La tecnología como vehículo de identidad y pertenencia
Cuando se usa con propósito, la tecnología puede ser una herramienta de memoria colectiva. Puede dar voz a comunidades que antes no la tenían, conservar idiomas en peligro, rescatar archivos históricos, documentar expresiones culturales y conectar generaciones. Lo importante es que no reemplace la experiencia humana, sino que la amplifique. No hay avance tecnológico que valga si borra la huella de quienes nos precedieron.
En ese sentido, el equilibrio entre tradición, memoria y tecnología no es una utopía, sino una necesidad.

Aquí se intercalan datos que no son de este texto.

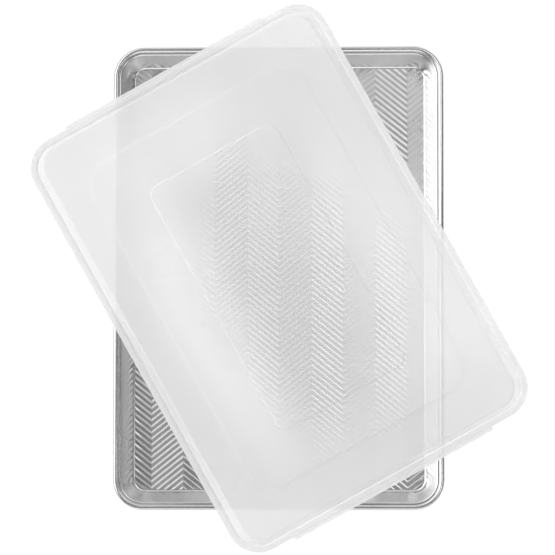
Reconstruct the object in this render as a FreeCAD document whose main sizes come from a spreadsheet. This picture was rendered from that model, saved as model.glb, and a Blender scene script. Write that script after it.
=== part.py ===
import FreeCAD, Part
import math
import os
import Sketcher
from FreeCAD import Vector, Placement, Rotation

# A half size aluminium sheet pan with a zigzag textured floor, the wire its rim
# is curled round, and the one-piece plastic lid that lies on it, turned.
# Millimetres, +Z up. Origin: centre of the pan's underside. X is the pan's short
# side, Y its long side.

doc = FreeCAD.newDocument("SheetPan")
dims = doc.addObject("Spreadsheet::Sheet", "Dims")

SIZES = [
    # pan, outside of the bead
    ("pan_width", 326.0), ("pan_length", 457.0), ("pan_height", 27.0),
    ("pan_corner", 30.0), ("sheet_thick", 0.9),
    # section of the wall, insets measured from the outside of the bead
    ("floor_inset", 20.0), ("floor_round", 3.0),
    ("shoulder_inset", 5.9), ("shoulder_round", 2.4), ("shoulder_drop", 1.4),
    ("bead_radius", 2.5), ("curl_end_drop", 1.06), ("floor_lap", 4.0),
    # wire inside the bead
    ("wire_diameter", 3.1),
    # zigzag ridges pressed into the floor
    ("column_pitch", 31.78), ("zigzag_rise", 25.2), ("ridge_height", 0.5),
    ("ridge_sink", 0.3), ("ridge_band", 1.9), ("row_pitch", 6.06),
    ("row_first", -232.95), ("row_count", 73),
    ("field_reach", 0.5),
    # lid
    ("lid_width", 329.0), ("lid_length", 460.0), ("lid_corner", 31.5),
    ("lid_wall", 1.1), ("lid_turn", 29.2), ("rest_gap", 0.3),
    ("channel_roof", 8.1), ("channel_round", 2.0), ("channel_end", 5.35),
    ("valley_start", 6.75), ("valley_top", 7.2), ("valley_end", 8.6),
    ("tab_reach", 3.7), ("tab_width", 223.0), ("tab_thick", 1.2), ("tab_round", 3.0),
]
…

La educación puede y debe enseñar a los jóvenes a usar las herramientas digitales sin perder el respeto por la historia que las hizo posibles. Saber de dónde venimos es la mejor manera de decidir hacia dónde queremos ir.
En definitiva, no se trata de elegir entre el pasado o el futuro, sino de aprender a unirlos. La tradición ofrece raíces, la memoria nos da sentido y la tecnología abre caminos. Cuando esas tres fuerzas se encuentran, el aprendizaje se vuelve completo, humano y duradero. La verdadera innovación consiste en mirar hacia adelante sin dejar de mirar hacia atrás, porque solo quien recuerda puede construir algo que valga la pena conservar.